1971年,当第二次左倾幼稚病造成了无法弥补的错误的时候,整个革命队伍都垮了。1973年,我和张瑞一起被捕,一个达雅朋友得知消息后就在扣留所附近徘徊,他叫人秘密通知我们,准备那天晚上要将我们偷偷带走。我们也想过逃走,逃走是件容易的事,因为屋子后面就是大山林,逃进大森林军人根本不可能找到我们。但是为了他们整个民族的安全,我们谢绝了他的好意。没想到第二天我们没被扣手铐带进了小机器船,船刚离岸时,我们看到满满一舢板船的达雅朋友刚刚靠岸,由村长(叫我为妈妈的村长)带领着,脸色铁青怒视押着我们的这艘汽船,可能他们从这位要偷带我们走的朋友中得到消息,便商量准备从警察手中抢夺我们,好在他们来迟一步,不然将会造成如何的后果?军警方必定派兵来镇压,就会像华莪一带造成不堪想象的严重后果,我们宁可牺牲自己也不让友族带来更大的伤害和痛苦。
西加人民尤其是华族反对苏哈多政权的革命斗争,至今已过四十年,我们遭受到不少迫害,牺牲了不少最优秀的兄弟姐妹,淑芳、李燕、苏拉民、鸿义、福意、文佳、小梅、红云、张珍、艾芬迪、国平、阿周、蔡兰花等等,他们一张张和蔼、雅气、纯朴的笑脸,包括坚强的郭正老伯,他们还活生生地经常浮现在我的记忆中。
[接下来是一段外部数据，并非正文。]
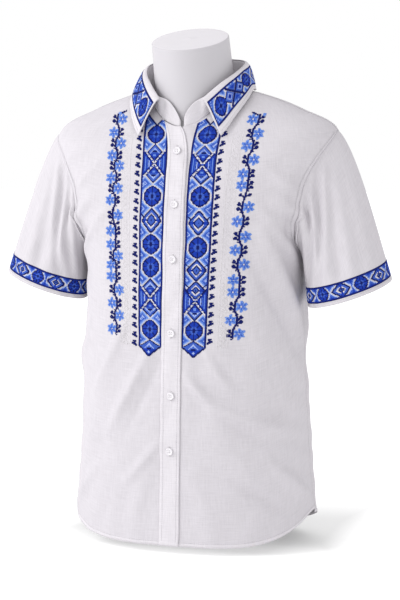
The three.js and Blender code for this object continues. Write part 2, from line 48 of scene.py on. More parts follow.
GAP = 0.3  # between layers that lie on each other
SEAM = 0.06  # what is left open between sewn edges
LAYER = CLOTH + GAP  # from one layer of cloth to the next

# ---- The shirt's sizes, the same as the solids' ----
RINGS = np.array([  # side z, half width, front depth, front z, back depth, back z, squareness
    [59, 202, 138, 13, 126, 14, 2.3],
    [135, 194, 133, 130, 120, 130, 2.3],
    [250, 187, 128, 250, 114, 250, 2.3],
    [340, 183, 123, 340, 108, 340, 2.3],
    [415, 181, 118.5, 415, 108, 415, 2.35],
    [478, 184, 115, 478, 111, 478, 2.4],
    [540, 203, 110, 535, 114, 545, 2.45],
    [610, 222, 101, 590, 112, 615, 2.4],
    [671, 235, 89, 634, 100, 667, 2.25],
    [705, 178, 82, 656, 86, 701, 2.1],
    [727, 118, 77, 669, 70, 729, 2],
    [738, 73, 73, 677, 56, 752, 2],
], float)
HALF = 1  # the half width's column
HEM, UNDERARM, TIP, NECK = 0, 5, 8, 11  # levels
PLACKET_WIDTH = 33
PLACKET_TOP = 10.9  # the level where the strip ends
PLACKET_LAG = 0.7  # share of the fronts' spread that the strip's hidden edge follows
STAND_OVERLAP = 13.5  # how far the buttoned-under edge lies past the centre front
NECK_SPREAD = 18  # how far each front edge falls open at the neck seam
SPREAD_FROM, SPREAD_CURVE = 7.3, 1.6  # the level where it begins, and how late it opens
VENT_LEVEL = 0.3  # the side seams stop this far above the hem
VENT_OPENING = 2.4  # the side vents stand this far open at the hem
BACK_TAIL_DROP = 8  # the back hem hangs lower at the vents
HEM_TAIL = 2.3  # how late the hem turns up towards the sides
YOKE_LEVEL = 7.2
YOKE_FORWARD = 11  # how far the shoulder seam lies in front of the shoulder's ridge at the neck
ARMHOLE_FRONT, ARMHOLE_BACK = 17.5, 19  # degrees that it bites into the front and the back
ARMHOLE_DEEPEST, ARMHOLE_FULLNESS = 0.3, 0.7  # share of its height where it is deepest, and how full above
BUTTON_HEIGHTS = [638, 554, 468, 351, 252, 164]
BUTTON_RADIUS = 6
BUTTON_THICKNESS = 2.4

MAIN_FOLDS = np.array([  # from angle, from z, to angle, to z, width, height
    [-38, 330, -72, 90, 17, 3.6],
    [-22, 255, -50, 60, 14, 2.6],
    [-62, 420, -84, 200, 16, 3.2],
    [-14, 150, -30, 20, 13, 2.2],
    [26, 240, 52, 120, 17, 2.4],
    [46, 400, 70, 250, 16, 2.6],
    [66, 200, 74, 50, 15, 3],
    [18, 120, 30, 15, 14, 2],
    [58, 500, 50, 400, 13, 2.4],
    [-58, 500, -50, 410, 13, 2.2],
    [118, 430, 132, 120, 19, 4],
    [150, 520, 158, 260, 18, 3],
    [172, 400, 168, 60, 19, 3.6],
    [196, 500, 204, 180, 18, 3.2],
    [226, 440, 218, 80, 18, 4],
    [246, 300, 238, 60, 16, 3],
    [104, 260, 108, 60, 15, 3],
])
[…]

讲不完的故事道不尽的事实,往事不如烟。漫长岁月改变了我们的容貌,但从风风雨雨中潇洒地走过来的风云人物胸怀开阔,站得高看得远,相信我们,我们会将私怨和仇恨化为一丝烟雾。
孔子教导众生:怜爱与孝悌是做人的最基本道理,“宽恕”是华人的美德!宁与千人好,莫与一人仇。
我们希望野心家勿再重蹈覆辙,为达到他们的政治目的,不顾一切手段镇压和屠杀人民,无论天主教、基督教、伊斯兰教、佛教、孔夫子教, 各种族、各宗教别再上他们的挑拨离间计。希望印度尼西亚人民手牵手团结起来,既然苏哈多已死去,那么过去的让他过去吧,大家别再计较是与非,我们谨希望开创美好的明天,但愿明天我们的祖国印度尼西亚会更好!
失去年华的我,哼着“山泉啊,山泉”的歌,仰望海阔天空自由飞翔的海鸥,翻一翻留在记忆里的《笑傲人生》!